┌──

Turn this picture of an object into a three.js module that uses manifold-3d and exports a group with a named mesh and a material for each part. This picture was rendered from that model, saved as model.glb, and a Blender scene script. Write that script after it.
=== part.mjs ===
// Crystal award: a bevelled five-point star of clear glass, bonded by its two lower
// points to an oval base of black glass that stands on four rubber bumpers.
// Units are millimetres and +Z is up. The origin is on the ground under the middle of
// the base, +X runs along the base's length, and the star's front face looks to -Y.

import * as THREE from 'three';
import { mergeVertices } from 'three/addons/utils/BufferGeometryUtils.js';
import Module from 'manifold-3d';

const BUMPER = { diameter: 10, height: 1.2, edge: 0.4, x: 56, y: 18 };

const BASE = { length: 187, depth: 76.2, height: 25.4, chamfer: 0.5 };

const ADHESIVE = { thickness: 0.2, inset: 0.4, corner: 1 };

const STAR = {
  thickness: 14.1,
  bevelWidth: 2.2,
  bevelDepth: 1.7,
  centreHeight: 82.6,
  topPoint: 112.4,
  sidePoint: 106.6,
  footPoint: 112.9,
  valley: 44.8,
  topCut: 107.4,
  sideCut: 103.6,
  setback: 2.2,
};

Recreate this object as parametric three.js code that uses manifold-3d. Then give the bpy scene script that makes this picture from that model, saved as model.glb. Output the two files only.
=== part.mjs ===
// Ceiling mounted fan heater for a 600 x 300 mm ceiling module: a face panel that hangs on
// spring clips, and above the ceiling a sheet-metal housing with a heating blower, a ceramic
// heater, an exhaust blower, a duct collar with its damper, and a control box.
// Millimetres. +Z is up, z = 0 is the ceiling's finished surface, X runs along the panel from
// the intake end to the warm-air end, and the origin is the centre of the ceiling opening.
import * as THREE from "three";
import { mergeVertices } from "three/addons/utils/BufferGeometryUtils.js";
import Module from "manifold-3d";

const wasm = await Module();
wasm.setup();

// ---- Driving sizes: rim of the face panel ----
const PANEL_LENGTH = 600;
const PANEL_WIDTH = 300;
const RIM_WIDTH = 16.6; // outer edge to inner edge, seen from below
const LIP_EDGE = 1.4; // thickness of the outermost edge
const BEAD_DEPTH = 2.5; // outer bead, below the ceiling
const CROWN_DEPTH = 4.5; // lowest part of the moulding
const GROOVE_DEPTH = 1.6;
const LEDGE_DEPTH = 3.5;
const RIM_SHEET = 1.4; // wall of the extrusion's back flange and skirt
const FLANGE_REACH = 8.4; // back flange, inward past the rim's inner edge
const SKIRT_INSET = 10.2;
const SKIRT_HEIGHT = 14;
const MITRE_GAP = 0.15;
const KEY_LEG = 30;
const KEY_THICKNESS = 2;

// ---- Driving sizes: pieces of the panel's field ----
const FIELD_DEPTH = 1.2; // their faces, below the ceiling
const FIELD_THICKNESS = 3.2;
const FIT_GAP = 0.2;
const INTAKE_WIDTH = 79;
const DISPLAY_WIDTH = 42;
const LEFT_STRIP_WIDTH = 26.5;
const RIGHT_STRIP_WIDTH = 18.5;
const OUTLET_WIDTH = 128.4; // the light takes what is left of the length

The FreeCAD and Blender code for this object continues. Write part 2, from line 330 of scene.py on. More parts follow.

└──

> **TO BE DONE**: Retype every entry above, word for word.

> **COMPLETED TASK**:
Turn this picture of an object into a three.js module that uses manifold-3d and exports a group with a named mesh and a material for each part. This picture was rendered from that model, saved as model.glb, and a Blender scene script. Write that script after it.
=== part.mjs ===
// Crystal award: a bevelled five-point star of clear glass, bonded by its two lower
// points to an oval base of black glass that stands on four rubber bumpers.
// Units are millimetres and +Z is up. The origin is on the ground under the middle of
// the base, +X runs along the base's length, and the star's front face looks to -Y.

import * as THREE from 'three';
import { mergeVertices } from 'three/addons/utils/BufferGeometryUtils.js';
import Module from 'manifold-3d';

const BUMPER = { diameter: 10, height: 1.2, edge: 0.4, x: 56, y: 18 };

const BASE = { length: 187, depth: 76.2, height: 25.4, chamfer: 0.5 };

const ADHESIVE = { thickness: 0.2, inset: 0.4, corner: 1 };

const STAR = {
  thickness: 14.1,
  bevelWidth: 2.2,
  bevelDepth: 1.7,
  centreHeight: 82.6,
  topPoint: 112.4,
  sidePoint: 106.6,
  footPoint: 112.9,
  valley: 44.8,
  topCut: 107.4,
  sideCut: 103.6,
  setback: 2.2,
};

Recreate this object as parametric three.js code that uses manifold-3d. Then give the bpy scene script that makes this picture from that model, saved as model.glb. Output the two files only.
=== part.mjs ===
// Ceiling mounted fan heater for a 600 x 300 mm ceiling module: a face panel that hangs on
// spring clips, and above the ceiling a sheet-metal housing with a heating blower, a ceramic
// heater, an exhaust blower, a duct collar with its damper, and a control box.
// Millimetres. +Z is up, z = 0 is the ceiling's finished surface, X runs along the panel from
// the intake end to the warm-air end, and the origin is the centre of the ceiling opening.
import * as THREE from "three";
import { mergeVertices } from "three/addons/utils/BufferGeometryUtils.js";
import Module from "manifold-3d";

const wasm = await Module();
wasm.setup();

// ---- Driving sizes: rim of the face panel ----
const PANEL_LENGTH = 600;
const PANEL_WIDTH = 300;
const RIM_WIDTH = 16.6; // outer edge to inner edge, seen from below
const LIP_EDGE = 1.4; // thickness of the outermost edge
const BEAD_DEPTH = 2.5; // outer bead, below the ceiling
const CROWN_DEPTH = 4.5; // lowest part of the moulding
const GROOVE_DEPTH = 1.6;
const LEDGE_DEPTH = 3.5;
const RIM_SHEET = 1.4; // wall of the extrusion's back flange and skirt
const FLANGE_REACH = 8.4; // back flange, inward past the rim's inner edge
const SKIRT_INSET = 10.2;
const SKIRT_HEIGHT = 14;
const MITRE_GAP = 0.15;
const KEY_LEG = 30;
const KEY_THICKNESS = 2;

// ---- Driving sizes: pieces of the panel's field ----
const FIELD_DEPTH = 1.2; // their faces, below the ceiling
const FIELD_THICKNESS = 3.2;
const FIT_GAP = 0.2;
const INTAKE_WIDTH = 79;
const DISPLAY_WIDTH = 42;
const LEFT_STRIP_WIDTH = 26.5;
const RIGHT_STRIP_WIDTH = 18.5;
const OUTLET_WIDTH = 128.4; // the light takes what is left of the length

The FreeCAD and Blender code for this object continues. Write part 2, from line 330 of scene.py on. More parts follow.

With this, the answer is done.